Мы быстро скорефанились по-новой — я извинился, Ильдар пообзывался, ну и все, инцидент исчерпан.
Михалыч поглядел на нас, вздохнул и отошел к Сырычу.
Кабы не Сырыч, он бы мне не поверил. И глазам своим не поверил бы, наверное. Хотя в медпункт зашел, сам всех увидел и потрогал. Я постоянно забывал, что сегодня первое апреля, а Михалыч, кажется, до сих пор ждал, что все вокруг заржут и примутся рассказывать, как здорово его разыграли.
Лично я, между прочим, с радостью оказался бы жертвой такого розыгрыша. Обниматься бы полез.

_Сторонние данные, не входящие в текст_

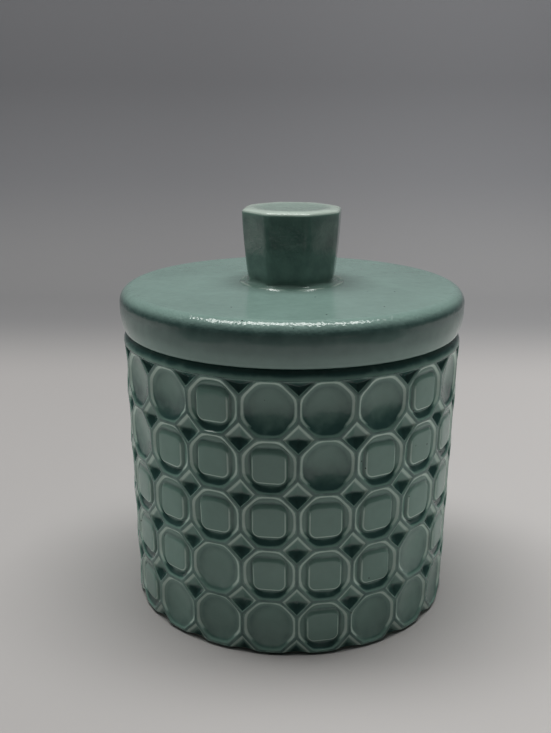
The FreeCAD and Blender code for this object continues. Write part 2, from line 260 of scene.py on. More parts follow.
def on_wall(across, up, depth):
    """Points of the wall from lengths round and up it and a depth under it."""
    side, lift = waver(across, up)
    fade = smooth_step(0, WAVER_FADE, up) * smooth_step(0, WAVER_FADE, ROWS * ROW_PITCH - up)
    height = RELIEF_BASE + up + lift * fade
    return ring_point(wall_radius(height) - depth, wall_angle(across + side * fade), height)


def softened(line, times):
    """The same closed line, rounder: each point moves to (before + 2 point + after) / 4."""
    for _ in range(times):
        line = (np.roll(line, 1, axis=0) + 2 * line + np.roll(line, -1, axis=0)) / 4
    return line


def inset_outline(corners, insets):
    """Corners of an outline whose sides have each moved inwards: each is where two moved sides cross."""
    ahead = np.roll(corners, -1, axis=0) - corners
    inward = np.stack([-ahead[:, 1], ahead[:, 0]], -1) / np.linalg.norm(ahead, axis=1, keepdims=True)
    reach = (corners * inward).sum(1) + insets
    before, reach_before = np.roll(inward, 1, axis=0), np.roll(reach, 1)
    cross = before[:, 0] * inward[:, 1] - before[:, 1] * inward[:, 0]
    x = (reach_before * inward[:, 1] - reach * before[:, 1]) / cross
    y = (before[:, 0] * reach - inward[:, 0] * reach_before) / cross
    return np.stack([x, y], -1)


def along_sides(corners, closed=True):
    """Evenly spaced points along each side of an outline, first corner first."""
    ahead = np.roll(corners, -1, axis=0)
    share = np.arange(SIDE_STEPS)[None, :, None] / SIDE_STEPS
    line = (corners[:, None] * (1 - share) + ahead[:, None] * share).reshape(-1, 2)
    if closed:
        return line
    return np.concatenate([line[:-SIDE_STEPS], corners[-1:]])


def ring_of(line, depth, glaze):
    """One ring of a cell from its outline: x, y, depth and glaze of each point."""
    return np.column_stack([line, np.broadcast_to(depth, len(line)), np.broadcast_to(glaze, len(line))])


def cell(rings, middle, closed=True):
    """Points and faces of a cell: its rings one inside the other, and a point in the middle."""
    around = len(rings[0])
    points = np.concatenate([*rings, [middle]])
    tip = len(points) - 1
    faces = [strip_faces(len(rings), around, closed), fan_faces(tip - around, around, tip, closed)]
    return points, faces


def bevel_glaze(line, glaze, half, way):
    """Glaze on a bevel: thin glaze is multiplied by the sum of share x step(way x y / half)."""
    place = way * line[:, 1] / half
    run_off = sum(share * smooth_step(start, end, place) for share, start, end in RUN_OFF)
    return np.where(glaze < 0, glaze * run_off, glaze)


def octagon_rings():
    """The ridge and bevel rings of an octagon, from the middle of the ridge inwards, ever rounder."""
    rings = []
    for step, (inset, depth, glaze) in enumerate(RIDGE_RINGS):
        line = softened(along_sides(inset_outline(OCTAGON, inset)), step // 2)
        rings.append(ring_of(line, depth, bevel_glaze(line, glaze, HALF_Y, 1)))
    return rings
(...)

Больной рукой.
Сырыч так и сидел в самом в углу, в той же позе и на том же топчане, куда осторожно приземлился, едва мы вошли в вестибюль главного корпуса. Сгорбился, сложив руки на груди, и вяло отругивался, когда мы шепотом орали, что ему надо было остаться в школе, куда, поди, уже подъехали «скорые», что по-любому пора к врачу, ну и так далее. Наконец сказал:
— Ну здесь же больница, правильно? Вот закончим, и я сдаваться пойду.
И от него отстали. Мы же правда были в больнице и собирались скоро закончить. Совсем скоро.
— Ильдар, через пять минут наших собери, ага? — попросил я. Ильдар кивнул и пошел к выходу.
Сбоку сказали:
— Здоров, Наиль.
Я сперва ушам не поверил, потом глазам. Сбоку стоял Леха. Хмурый, встрепанный, в дурной синей робе на два размера больше, но живой и относительно здоровый. Если красноватого глаза и желтых вздутых пятен на лице не считать.
Я вскочил, скривился, с трудом пожал ему руку, снова сел и показал Лехе, чтобы тоже садился.
— Ты откуда взялся?
— Да я вон там лежу.
Леха кивнул головой в сторону выхода. Я чуть не сказал «Я знаю», но успел ловко перескочить к следующей реплике:
— В смысле, откуда ты знаешь, что мы здесь? И вообще… Лех, что знаешь?
Леха пожал плечами и сказал, глядя перед собой:
— Да непонятно все как-то. Лежу там у себя, ни фига не соображаю — что было, откуда я здесь, почему болит все. И снится какая-то лажа: огонь вокруг, крест какой-то здоровый вот так…
Он поднес растопыренную ладонь к лицу. Я поежился и поспешно спросил:
— Так и что?
Леха продолжил, будто не услышав:
— Ты почему-то снился. С ножом, орешь и драться лезешь. А у меня отец в том корпусе лежит. Дырка в ноге, вот здесь, две операции делали, сказали, повезло, мог и без ноги остаться.
Леха повернулся ко мне и уставился мне в лицо, водя пальцем по бедру. Я глаз не отвел.